In his painting, Kupčs is emotional, sensitive and (un)afraid to get vulnerable. The geometry of the Cruel Romances refers to a feature in the touching interiors of the Our Lady of Sorrows Roman Catholic Church in Šķilbēni (Rekova) – its diamond pattern surfaces from varnished plywood, arranged in endless rows. Like beads in a rosary. Or the little chains with tokens of gratitude from the faithful whose prayers have been answered – the so-called ex-votos that adorn Catholic icons. Most commonly shaped like hearts, hands, arms, legs or eyes, they show the reason for the grateful offering. According to Sister Mary from Aglona, who has been studying ex-votos since 2009, “it’s harder to make sense of a heart-shaped ex-voto… Is it love, or just a heartfelt thanks?” True, matters of the heart are never easy. Perhaps the Cruel Romance is the artist’s parable of creation, referencing Without a Dowry, the 1879 play by Alexander Ostrovsky, and its cinematic adaptation from 1984, A Cruel Romance by Eldar Ryazanov, where there is no other love but self-love and callous self-inflicted separation with imaginary chains/shackles[2]. Only in the artist’s case, they are the chains of duty to his creativity. One must be cruel to create. Harden one’s heart to the world and to one’s fellow men, which is why romances (in this case – paintings) are as cruel as they are beautiful. By their very existence, they expose the artist’s vulnerability.
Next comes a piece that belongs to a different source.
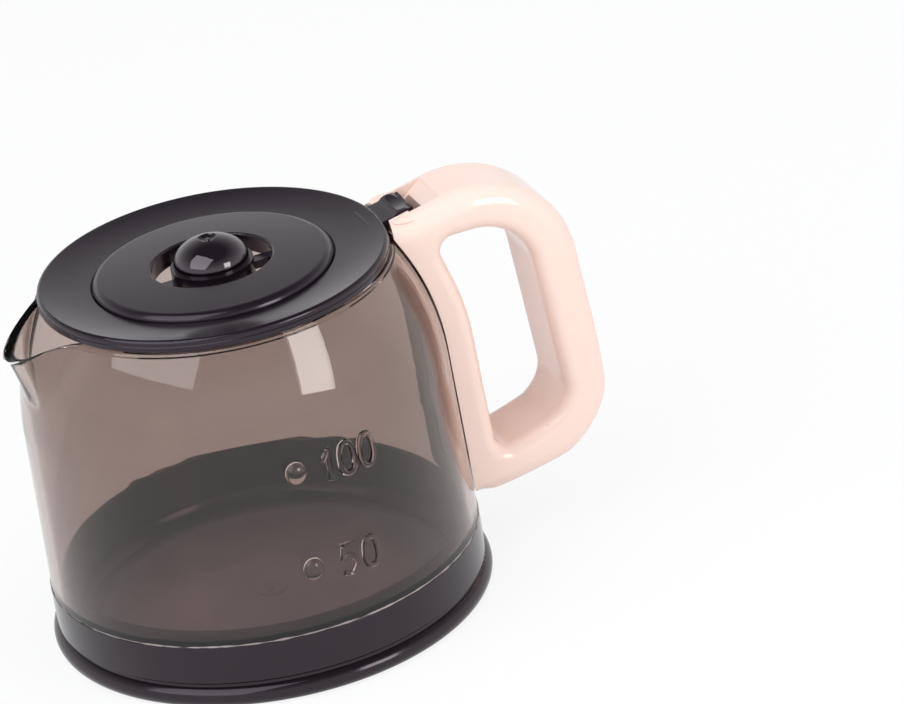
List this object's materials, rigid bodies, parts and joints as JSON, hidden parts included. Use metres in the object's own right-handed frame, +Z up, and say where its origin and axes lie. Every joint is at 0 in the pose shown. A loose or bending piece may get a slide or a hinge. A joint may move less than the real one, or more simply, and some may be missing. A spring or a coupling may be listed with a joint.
{
  "type": "toy coffee jug",
  "caption": "Toy coffee jug: smoky clear body with a pouring spout on a dark base cup, cream D handle, and a hinged dark lid with a dome knob.",
  "frame": {"origin": "centre of the flat foot, on the jug's axis", "axes": "+Z up along the jug's axis, +X towards the handle, -X towards the spout, +Y completes the right-handed frame"},
  "size_m": [0.0939, 0.0696, 0.0631],
  "materials": {
    "smoky_clear": "polished, smoky transparent",
    "dark_base": "satin near-black",
    "dark_lid": "satin near-black",
    "dark_knob": "polished near-black",
    "cream_handle": "glossy cream"
  },
  "bodies": {
    "jug": {"jug_body": "smoky_clear", "base_cup": "dark_base", "handle": "cream_handle"},
    "lid": {"lid_ring": "dark_lid", "lid_insert": "dark_lid", "lid_knob": "dark_knob"}
  },
  "joints": [
    {"name": "lid_hinge", "type": "hinge", "parent": "jug", "child": "lid", "pos_m": [0.0306, 0, 0.0576], "axis": [0, 1, 0], "range_deg": [0, 100]}
  ]
}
In a sense, the Cruel Romances of Jānis Kupčs are his ex-votos, urging us viewers to think about our own “answered prayers” and forms of gratitude.


Ieva Rupenheite

[1] “ex voto”, short for ex voto susceptor, “from the vow made”. Based on the Latin word “votum” – solemn promise, sacred pledge, prayer, offering, sacrifice, wish, etc.

[2] Larisa. But I don’t demand anything from you; I only ask for some sympathy. At least cry with me!

Vozhevatov. I cannot. I can do nothing.

Larisa. You are in chains too?

Vozhevatov. Shackles, Larisa Dmitrievna.

Larisa. Of what kind?

Vozhevatov. My merchant’s word. (Goes into the coffee shop).